** BEGIN **
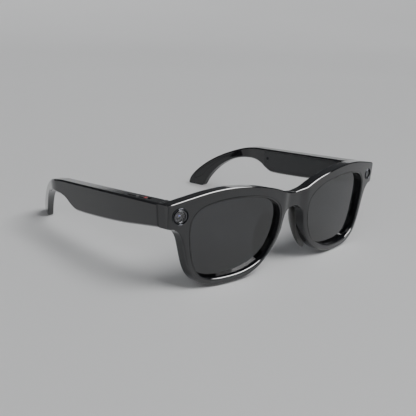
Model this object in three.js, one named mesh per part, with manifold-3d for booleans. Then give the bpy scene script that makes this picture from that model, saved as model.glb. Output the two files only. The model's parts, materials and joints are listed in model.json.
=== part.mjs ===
// Smart glasses: a thick front with two tinted lenses, a camera in one end piece and a status
// light in the other, and two hollow temples that fold on barrel hinges.
// Millimetres, +Z up. Everything is drawn in the wearer's frame (x to the wearer's left, y to the
// back of the head, z up, z = 0 at the temple tops), then pitched to stand on rims and tips.
import * as THREE from 'three';
import { mergeVertices } from 'three/addons/utils/BufferGeometryUtils.js';
import Module from 'manifold-3d';

const wasm = await Module();
wasm.setup();

// ---- driving dimensions ----
const GAP = 0.3;                  // clearance between neighbouring pieces
const RIGHT = -1;                 // the wearer's right is -x
const LEFT = 1;
const FRONT_SIDE = -1;            // which half of a hinge
const TEMPLE_SIDE = 1;
const REST_PITCH = THREE.MathUtils.degToRad(5.5);  // standing on rim bottoms and temple tips

const FRONT_DEPTH = 7;            // front to back of the front
const FRONT_EDGE = 0.7;           // rounded edge of the front
const FRONT_Y = -10.3;            // front face at the middle of the bridge, at z = 0
const WRAP = 0.0018;              // y gained per x squared
const TILT = -0.16;               // y gained per z: the lower rims sit further back
const LENS_FRONT = 3;             // depth of the lens face behind the front face
const LENS_THICK = 1.7;
const LENS_BITE = 0.8;            // how far the lens reaches into the rim

const CORNER_X = 74.2;            // outer corner of the front
const STUB_BOTTOM = -11.7;        // underside of the end piece
const TEMPLE_X = 74.7;            // outer face of the temple at its front end
const TEMPLE_Y = 8;               // outer end of the seam between end piece and temple
const SPLAY = 0.04;               // outward run of the temple per mm of length
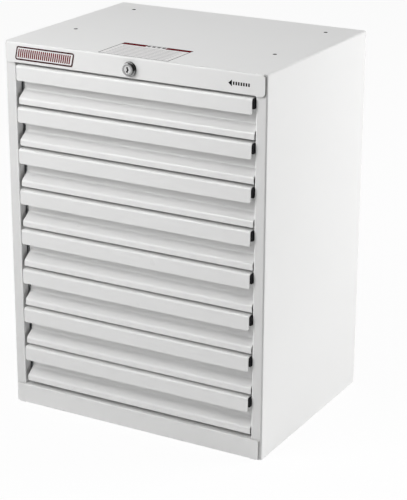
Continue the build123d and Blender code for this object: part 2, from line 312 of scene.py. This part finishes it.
** END **
To do -> Restate the data above exactly, keeping each word as it stands.

Task answer ->
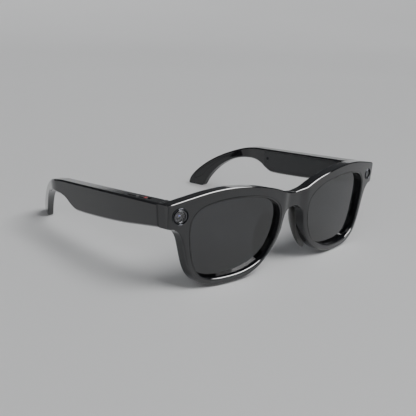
Model this object in three.js, one named mesh per part, with manifold-3d for booleans. Then give the bpy scene script that makes this picture from that model, saved as model.glb. Output the two files only. The model's parts, materials and joints are listed in model.json.
=== part.mjs ===
// Smart glasses: a thick front with two tinted lenses, a camera in one end piece and a status
// light in the other, and two hollow temples that fold on barrel hinges.
// Millimetres, +Z up. Everything is drawn in the wearer's frame (x to the wearer's left, y to the
// back of the head, z up, z = 0 at the temple tops), then pitched to stand on rims and tips.
import * as THREE from 'three';
import { mergeVertices } from 'three/addons/utils/BufferGeometryUtils.js';
import Module from 'manifold-3d';

const wasm = await Module();
wasm.setup();

// ---- driving dimensions ----
const GAP = 0.3;                  // clearance between neighbouring pieces
const RIGHT = -1;                 // the wearer's right is -x
const LEFT = 1;
const FRONT_SIDE = -1;            // which half of a hinge
const TEMPLE_SIDE = 1;
const REST_PITCH = THREE.MathUtils.degToRad(5.5);  // standing on rim bottoms and temple tips

const FRONT_DEPTH = 7;            // front to back of the front
const FRONT_EDGE = 0.7;           // rounded edge of the front
const FRONT_Y = -10.3;            // front face at the middle of the bridge, at z = 0
const WRAP = 0.0018;              // y gained per x squared
const TILT = -0.16;               // y gained per z: the lower rims sit further back
const LENS_FRONT = 3;             // depth of the lens face behind the front face
const LENS_THICK = 1.7;
const LENS_BITE = 0.8;            // how far the lens reaches into the rim

const CORNER_X = 74.2;            // outer corner of the front
const STUB_BOTTOM = -11.7;        // underside of the end piece
const TEMPLE_X = 74.7;            // outer face of the temple at its front end
const TEMPLE_Y = 8;               // outer end of the seam between end piece and temple
const SPLAY = 0.04;               // outward run of the temple per mm of length
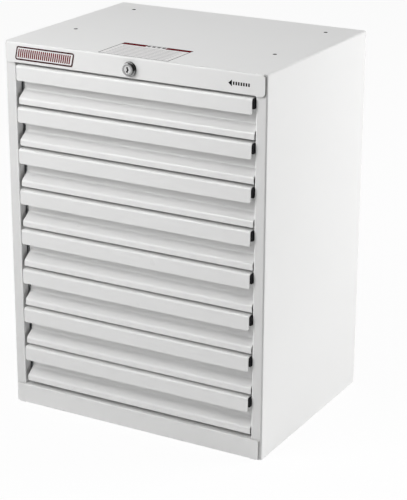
Continue the build123d and Blender code for this object: part 2, from line 312 of scene.py. This part finishes it.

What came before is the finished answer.